In chapter 5, the story of Rabbi Simeon bar Yochai and his sojourn in a cave is treated as a parody of Christian ascetic practices. The main character and his son spend time hiding and eating inedible carob, but out of concern about unspecified disturbances and not out of ascetic motives. Rabbi Simeon also deals with the matter of the purity of Tiberias (built on a burial site). Not only does his concern for such a matter set him and Rabbinic Judaism apart from Christianity, but in his controvsies with others, he is presented as outperforming Jesus on the miracle front by simultaneously restoring a corpse to life while turning his opponent into a corpse.
This brief overview does not do justice to the book’s careful and well-argued treatment of the challenging yet incredibly rewarding topic of parody in Rabbinic literature.

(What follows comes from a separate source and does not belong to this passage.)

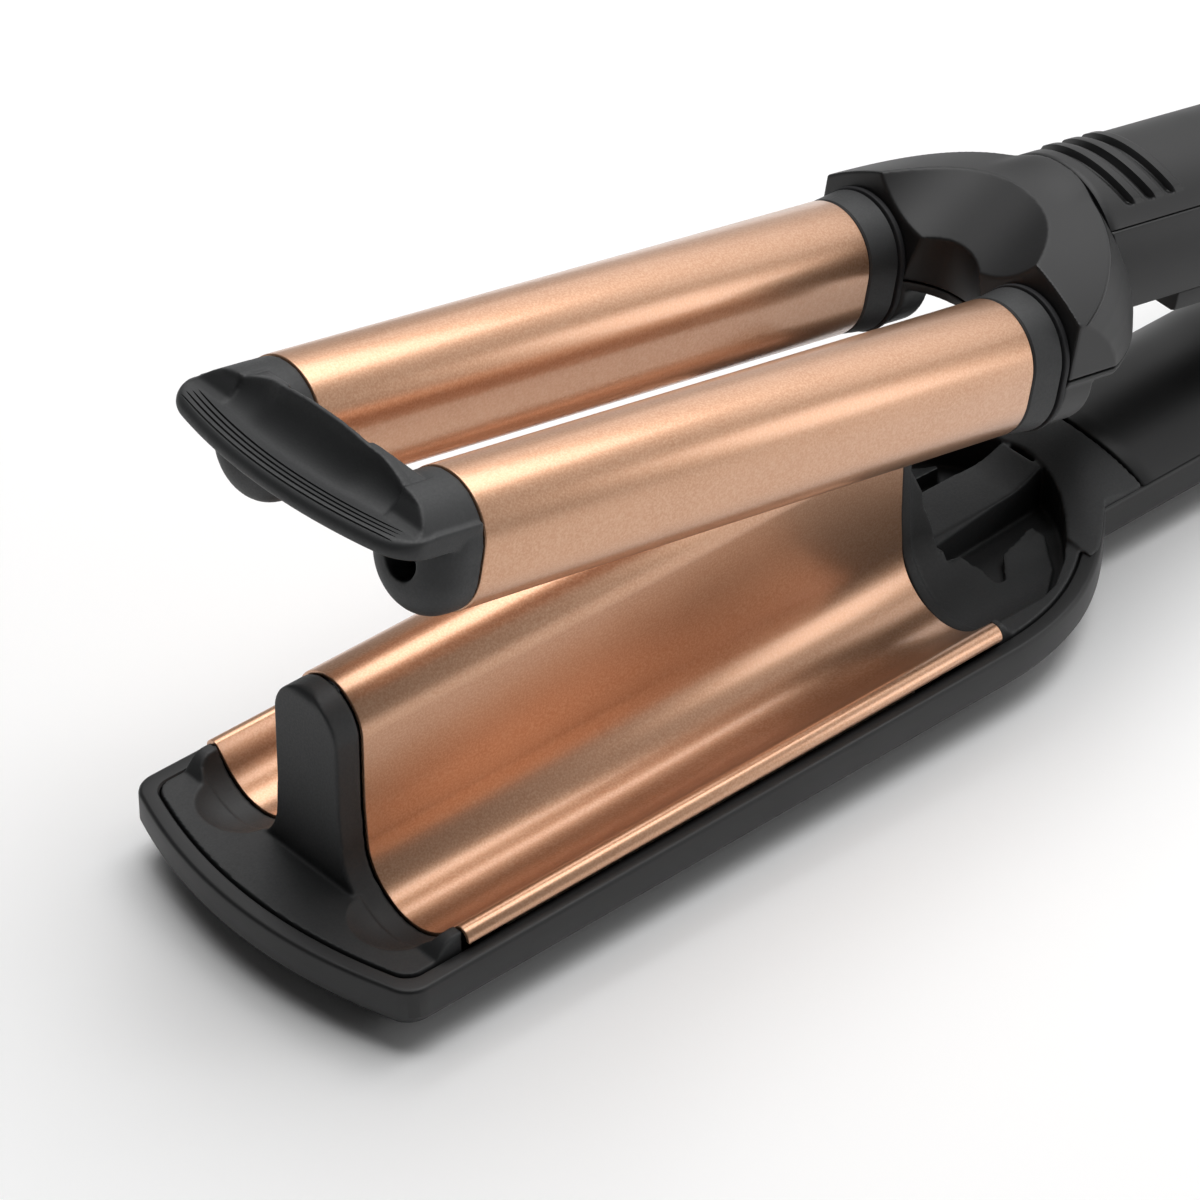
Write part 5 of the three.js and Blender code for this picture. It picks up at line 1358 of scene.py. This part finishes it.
# Camera, at the photograph's place and lens
AZIMUTH = math.radians(-41.52)
ELEVATION = math.radians(37.41)
DISTANCE = 0.9706
AIM = Vector((-0.10368, 0, 0.03536))
LENS = 178.83
SENSOR = 36
back = Vector((
    math.sin(AZIMUTH) * math.cos(ELEVATION),
    -math.cos(AZIMUTH) * math.cos(ELEVATION),
    math.sin(ELEVATION),
))
gaze = (-back).to_track_quat("-Z", "Y").to_euler()
bpy.ops.object.camera_add(location=AIM + back * DISTANCE, rotation=gaze)
camera = bpy.context.object
camera.data.sensor_width = SENSOR
camera.data.lens = LENS
camera.data.clip_end = 10
bpy.context.scene.camera = camera

# Table
bpy.ops.mesh.primitive_plane_add(size=6)
table = bpy.context.object
table.name = "table"
paper, tree, shader = blank("white studio paper")
shader.inputs["Base Color"].default_value = linear("#FBFBFB")
shader.inputs["Roughness"].default_value = 0.8
table.data.materials.append(paper)

# Light: a studio that is bright towards the tool's rear and dim in front of it
def softbox(azimuth, elevation, distance, width, height, radiance):
    """Area light seen from the tool in a direction, in degrees, with a size in metres."""
    turn, tilt = math.radians(azimuth), math.radians(elevation)
    out = Vector((math.cos(turn) * math.cos(tilt), math.sin(turn) * math.cos(tilt), math.sin(tilt)))
    bpy.ops.object.light_add(type="AREA", location=out * distance)
    lamp = bpy.context.object
    lamp.rotation_euler = out.to_track_quat("Z", "Y").to_euler()
    lamp.data.shape = "RECTANGLE"
    lamp.data.size, lamp.data.size_y = width, height
    lamp.data.energy = radiance * math.pi * width * height


# Overhead, a wide strip behind the grips, and a small one low on the near side for the second
# streak along the barrels
softbox(35, 80, 1.3, 1.35, 1.35, 3.2)
softbox(14, 35, 1.5, 1.65, 0.6, 0.72)
softbox(-42, 14, 1.4, 0.42, 0.62, 2.4)

world = bpy.data.worlds.new("studio")
bpy.context.scene.world = world
world.use_nodes = True
tree = world.node_tree
heading = node(tree, "ShaderNodeTexCoord").outputs["Generated"]
rearward = node(tree, "ShaderNodeSeparateXYZ", {"Vector": heading}).outputs["X"]
backdrop = tree.nodes["Background"]
tree.links.new(band(tree, rearward, -0.1, 0.7, 0.045, 0.62), backdrop.inputs["Strength"])
backdrop.inputs["Color"].default_value = (1, 1, 1, 1)

bpy.context.scene.view_settings.view_transform = "Standard"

Zellentin aims for precision as well as breadth, and whether one is interested in Rabbinic Judaism, Christianity, or other religions in their context such as the Mandaeans, one will find much that is of value and interest in this volume.
Zellentin notes that the rabbis do not speak of “Christianity” in so many words, and that, even if they had, what they meant by Christianity in their time would be a rather different phenomenon or set of phenomena from what the term conjures up in our minds. And it was precisely because there was still some overlap between “Judaism” and “Christianity” as well as diversity within both spheres, that the rabbis felt the need to parody and in other ways satirize and polemicize against the views of others. For students of the New Testament, the book provides an interesting perspective on how non-Christians interacted with Christians, how they perceived their literature, what they knew of it, and how they viewed it. And so the book offers a study that covers not only the reception history of the Jewish Scriptures and of Rabbinic tradition, but also of the New Testament.
I highly recommend this book to anyone interested in ancient Rabbinic Judaism or the other traditions with which it intersected and interacted in ancient Babylonia and Palestine.